Fudd was named Gatorade National Player of the Year in March 2019, becoming the first sophomore to win the award. She averaged 26.3 points, 6.2 rebounds, 2.5 assists and 1.9 blocks, looking every bit like a program-changer.

The following April, Fudd tore her ACL and MCL during a USA Basketball 3-on-3 event. Though the injury cost her part of her junior season, she returned in time to play 21 games and capture her third state title.

She also has won two gold medals with USA Basketball.

“She was 50 percent at best, at best,” Jonathan Scribner, her high school coach, said. “She had a lot of restrictions. We really didn’t want her going inside, we weren’t giving her any kind of heavy defensive assignments, we were all a little nervous to be honest. She still got 19 (points) a game, which is crazy.”

Fudd is the fifth No. 1 recruit in seven years to land with UConn, following Katie Lou Samuelson (2015), Megan Walker (2017), Christyn Williams (2018) and Bueckers (2020).

Bueckers, the Big East Preseason Freshman of the Year, is already one of the most hyped players in recent memory.

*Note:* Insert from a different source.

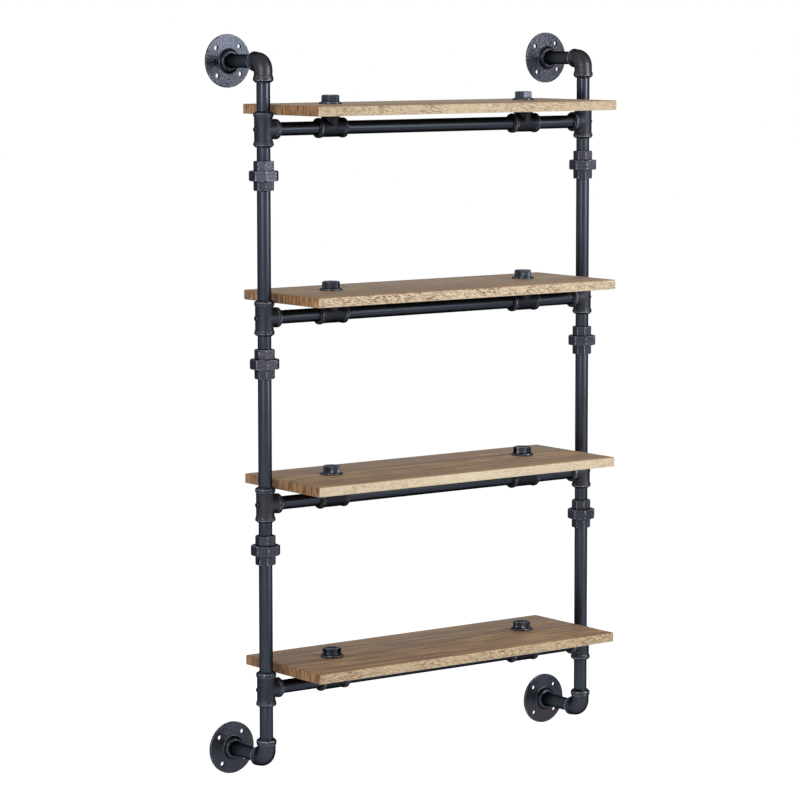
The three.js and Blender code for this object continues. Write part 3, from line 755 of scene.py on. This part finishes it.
def plug_mesh(x, z, turn):
    """Hexagon plug in one piece: shank, thin round flange, flare and chamfered head."""
    angles, radii, wears = wrench_columns(PLUG_CORNERS, PLUG_FLATS, WRENCH_CORNER_ROUND)
    rim = PLUG_FLATS / 2 - PLUG_INSET
    profile = [(0.0, PLUG_SHANK_TIP, 0), (PLUG_TIP_RADIUS, PLUG_SHANK_TIP, 0),
               (PIPE_RADIUS, PLUG_SHANK_TIP + PLUG_TIP_CHAMFER, 0), (PIPE_RADIUS, FIT_GAP, 0),
               (PLUG_FLANGE_RADIUS - PLUG_FLANGE_CHAMFER, FIT_GAP, 0),
               (PLUG_FLANGE_RADIUS, FIT_GAP + PLUG_FLANGE_CHAMFER, 0.6),
               (PLUG_FLANGE_RADIUS, PLUG_FLANGE_EDGE - EDGE_BREAK, 1.0),
               (PLUG_FLANGE_RADIUS - EDGE_BREAK, PLUG_FLANGE_EDGE, 1.0)]
    for t, height, wear in PLUG_FLARE:
        profile.append(([between(PLUG_FLANGE_RADIUS, r, t) for r in radii],
                        between(PLUG_FLANGE_EDGE, PLUG_FLANGE_TOP, height), wear))
    profile += reversed(chamfered(radii, wears, rim, PLUG_HEAD_TOP, 1))
    profile += [(0.0, PLUG_HEAD_TOP, 0.2)]
    place = Matrix.Translation((x, RISER_Y, z)) @ Matrix.Rotation(math.radians(turn), 4, "Z")
    return mesh_of([turned(profile, angles)], place)


def board_mesh(level):
    """Board with softly broken edges and a hole for the shank of each plug."""
    low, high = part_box(f"board_{level}")
    work = bmesh.new()
    bmesh.ops.create_cube(work, size=1.0)
    for vert in work.verts:
        vert.co = Vector([low[i] if vert.co[i] < 0 else high[i] for i in range(3)])
    bmesh.ops.bevel(work, geom=work.edges, offset=BOARD_EDGE_ROUND * MM, segments=3, profile=0.5,
                    affect="EDGES")
    blank = bpy.data.meshes.new("blank")
    work.to_mesh(blank)
    work.free()
    cutters = [drill(BOARD_HOLE_RADIUS, BOARD_HOLE_SIDES,
                     Matrix.Translation((side * PLUG_X, RISER_Y, low.z / MM)), low=-5, high=30)
               for side in SIDES.values()]
    return cut(blank, cutters)


# Geometry node trees

def new_tree(name, inputs):
    """Geometry tree with named inputs and the sockets that hand them out."""
    tree = bpy.data.node_groups.new(name, "GeometryNodeTree")
    for label, kind in inputs.items():
        tree.interface.new_socket(label, in_out="INPUT", socket_type=kind)
    tree.interface.new_socket("Geometry", in_out="OUTPUT", socket_type="NodeSocketGeometry")
    return tree, add(tree, "NodeGroupInput").outputs


def run_tree(tree, values):
    """Runs a tree with these inputs and returns the result as a plain mesh."""
    holder = bpy.data.objects.new("tree_run", bpy.data.meshes.new("tree_run"))
    bpy.context.scene.collection.objects.link(holder)
    modifier = holder.modifiers.new("tree", "NODES")
    modifier.node_group = tree
    for item in tree.interface.items_tree:
        if item.in_out == "INPUT" and item.name in values:
            modifier[item.identifier] = values[item.name]
    view = bpy.context.evaluated_depsgraph_get()
    mesh = bpy.data.meshes.new_from_object(holder.evaluated_get(view))
    holder.modifiers.clear()
    bpy.data.objects.remove(holder)
    finish_mesh(mesh)
    return mesh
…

So much that Auriemma, a notorious needler, has already dubbed the 5-11 point guard a celebrity.

Certainly, expectations will be just as great for Fudd.

“Obviously they have a lot of really good players there right now. I’ll have to work my way up,” Fudd said. “I’ll have to earn playing time, earn my spot.”

Griffin, Westbrook recognized

A pair of Huskies — sophomore Aubrey Griffin and junior Evina Westbrook — were among 20 players named to the Cheryl Miller Award watch list, the Naismith Hall of Fame and Women’s Basketball Coaches Association announced Wednesday.

Now in its fourth year, the award recognizes the top small forward in Division I women’s basketball. Previous winners include Oregon’s Satou Sabally (2020), Iowa State’s Bridget Carleton (2019) and UConn’s Gabby Williams (2018).

Griffin averaged 6.4 points, 5.4 rebounds and 1.5 steals in 16.7 minutes off the bench last season. Meanwhile, Westbrook had to sit out due to NCAA transfer rules after arriving from Tennessee.